> [SET TASK]: Hand back each line, unchanged, from the top down to the line where "from mathutils import Matrix, Vector" sits.

________

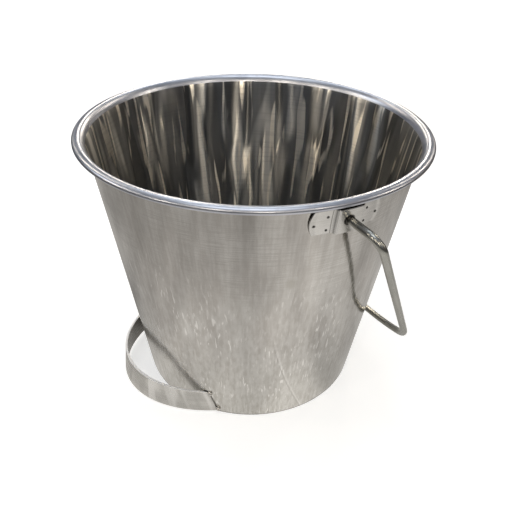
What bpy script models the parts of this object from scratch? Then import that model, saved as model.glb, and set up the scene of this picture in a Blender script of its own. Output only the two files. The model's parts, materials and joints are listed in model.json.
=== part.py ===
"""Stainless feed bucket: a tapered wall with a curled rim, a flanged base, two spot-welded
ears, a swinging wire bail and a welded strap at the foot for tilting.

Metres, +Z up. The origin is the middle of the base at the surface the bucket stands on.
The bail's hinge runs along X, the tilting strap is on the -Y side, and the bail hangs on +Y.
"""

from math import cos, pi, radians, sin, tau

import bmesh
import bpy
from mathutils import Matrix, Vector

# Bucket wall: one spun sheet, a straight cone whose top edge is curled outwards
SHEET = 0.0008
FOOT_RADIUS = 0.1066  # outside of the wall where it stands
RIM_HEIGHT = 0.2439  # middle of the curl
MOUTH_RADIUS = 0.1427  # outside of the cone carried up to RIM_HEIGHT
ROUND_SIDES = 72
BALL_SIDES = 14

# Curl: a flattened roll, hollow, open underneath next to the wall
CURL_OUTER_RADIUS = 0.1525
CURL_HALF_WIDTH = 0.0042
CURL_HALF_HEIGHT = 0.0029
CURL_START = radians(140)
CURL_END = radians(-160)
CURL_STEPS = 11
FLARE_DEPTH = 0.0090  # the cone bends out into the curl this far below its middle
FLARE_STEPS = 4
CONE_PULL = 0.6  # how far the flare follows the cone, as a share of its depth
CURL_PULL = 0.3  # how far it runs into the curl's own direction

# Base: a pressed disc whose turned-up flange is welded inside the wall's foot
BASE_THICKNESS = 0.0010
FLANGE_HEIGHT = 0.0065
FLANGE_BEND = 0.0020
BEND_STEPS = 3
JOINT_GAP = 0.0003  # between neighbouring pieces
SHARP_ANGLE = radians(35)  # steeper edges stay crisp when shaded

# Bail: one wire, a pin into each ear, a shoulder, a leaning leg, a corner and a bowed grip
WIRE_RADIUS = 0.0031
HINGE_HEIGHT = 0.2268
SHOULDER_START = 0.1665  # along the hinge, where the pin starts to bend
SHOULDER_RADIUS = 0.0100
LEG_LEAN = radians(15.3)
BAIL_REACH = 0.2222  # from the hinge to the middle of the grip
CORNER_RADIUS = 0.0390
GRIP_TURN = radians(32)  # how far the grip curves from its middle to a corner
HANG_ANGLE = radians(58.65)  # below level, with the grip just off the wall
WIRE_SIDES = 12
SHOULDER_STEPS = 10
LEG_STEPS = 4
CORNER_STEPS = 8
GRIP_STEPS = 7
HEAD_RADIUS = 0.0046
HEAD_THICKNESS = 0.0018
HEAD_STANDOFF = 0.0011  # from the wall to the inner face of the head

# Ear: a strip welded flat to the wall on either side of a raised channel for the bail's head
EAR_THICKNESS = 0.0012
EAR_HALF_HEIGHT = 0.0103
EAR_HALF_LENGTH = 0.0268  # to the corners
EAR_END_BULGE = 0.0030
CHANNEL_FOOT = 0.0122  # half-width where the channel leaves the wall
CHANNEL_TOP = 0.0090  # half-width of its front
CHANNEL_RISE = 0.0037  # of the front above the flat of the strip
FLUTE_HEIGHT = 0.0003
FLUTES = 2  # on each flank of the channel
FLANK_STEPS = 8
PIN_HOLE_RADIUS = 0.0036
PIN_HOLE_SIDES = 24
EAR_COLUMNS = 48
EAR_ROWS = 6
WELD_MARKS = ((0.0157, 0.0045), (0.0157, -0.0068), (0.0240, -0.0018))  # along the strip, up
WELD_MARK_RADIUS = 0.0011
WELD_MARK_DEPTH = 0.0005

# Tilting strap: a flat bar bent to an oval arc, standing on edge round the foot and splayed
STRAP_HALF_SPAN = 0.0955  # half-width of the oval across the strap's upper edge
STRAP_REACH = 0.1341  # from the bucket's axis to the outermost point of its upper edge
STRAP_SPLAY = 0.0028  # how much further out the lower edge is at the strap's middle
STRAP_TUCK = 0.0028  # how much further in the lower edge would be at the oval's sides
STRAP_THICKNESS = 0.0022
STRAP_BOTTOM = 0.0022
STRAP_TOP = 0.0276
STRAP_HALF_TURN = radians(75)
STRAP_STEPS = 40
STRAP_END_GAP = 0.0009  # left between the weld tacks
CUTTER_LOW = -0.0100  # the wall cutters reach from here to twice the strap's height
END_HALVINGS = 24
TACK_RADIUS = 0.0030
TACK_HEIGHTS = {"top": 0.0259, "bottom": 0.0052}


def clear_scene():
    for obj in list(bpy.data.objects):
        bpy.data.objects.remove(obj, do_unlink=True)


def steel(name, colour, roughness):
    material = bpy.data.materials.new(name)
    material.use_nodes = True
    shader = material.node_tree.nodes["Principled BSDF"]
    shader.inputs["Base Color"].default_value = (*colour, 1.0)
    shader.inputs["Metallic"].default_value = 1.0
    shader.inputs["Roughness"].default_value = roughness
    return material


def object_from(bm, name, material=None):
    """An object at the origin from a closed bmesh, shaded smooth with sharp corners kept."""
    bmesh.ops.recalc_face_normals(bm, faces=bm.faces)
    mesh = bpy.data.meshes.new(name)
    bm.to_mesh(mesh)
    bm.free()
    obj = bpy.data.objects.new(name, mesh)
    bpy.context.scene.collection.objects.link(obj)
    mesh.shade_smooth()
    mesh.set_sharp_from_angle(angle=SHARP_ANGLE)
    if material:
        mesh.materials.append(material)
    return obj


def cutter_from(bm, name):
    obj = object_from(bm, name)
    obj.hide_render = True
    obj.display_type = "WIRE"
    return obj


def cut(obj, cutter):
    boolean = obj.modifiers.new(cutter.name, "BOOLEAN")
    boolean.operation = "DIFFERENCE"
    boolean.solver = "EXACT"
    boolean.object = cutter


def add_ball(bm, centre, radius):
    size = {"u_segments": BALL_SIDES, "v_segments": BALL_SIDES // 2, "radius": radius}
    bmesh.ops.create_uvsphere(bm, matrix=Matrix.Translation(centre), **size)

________

> [ANSWER FOR THIS EXERCISE]:
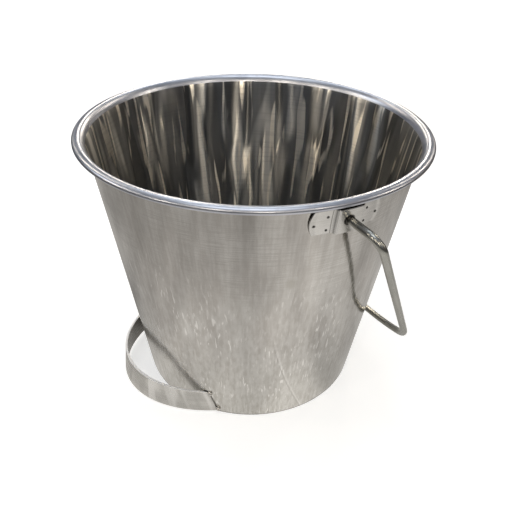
What bpy script models the parts of this object from scratch? Then import that model, saved as model.glb, and set up the scene of this picture in a Blender script of its own. Output only the two files. The model's parts, materials and joints are listed in model.json.
=== part.py ===
"""Stainless feed bucket: a tapered wall with a curled rim, a flanged base, two spot-welded
ears, a swinging wire bail and a welded strap at the foot for tilting.

Metres, +Z up. The origin is the middle of the base at the surface the bucket stands on.
The bail's hinge runs along X, the tilting strap is on the -Y side, and the bail hangs on +Y.
"""

from math import cos, pi, radians, sin, tau

import bmesh
import bpy
from mathutils import Matrix, Vector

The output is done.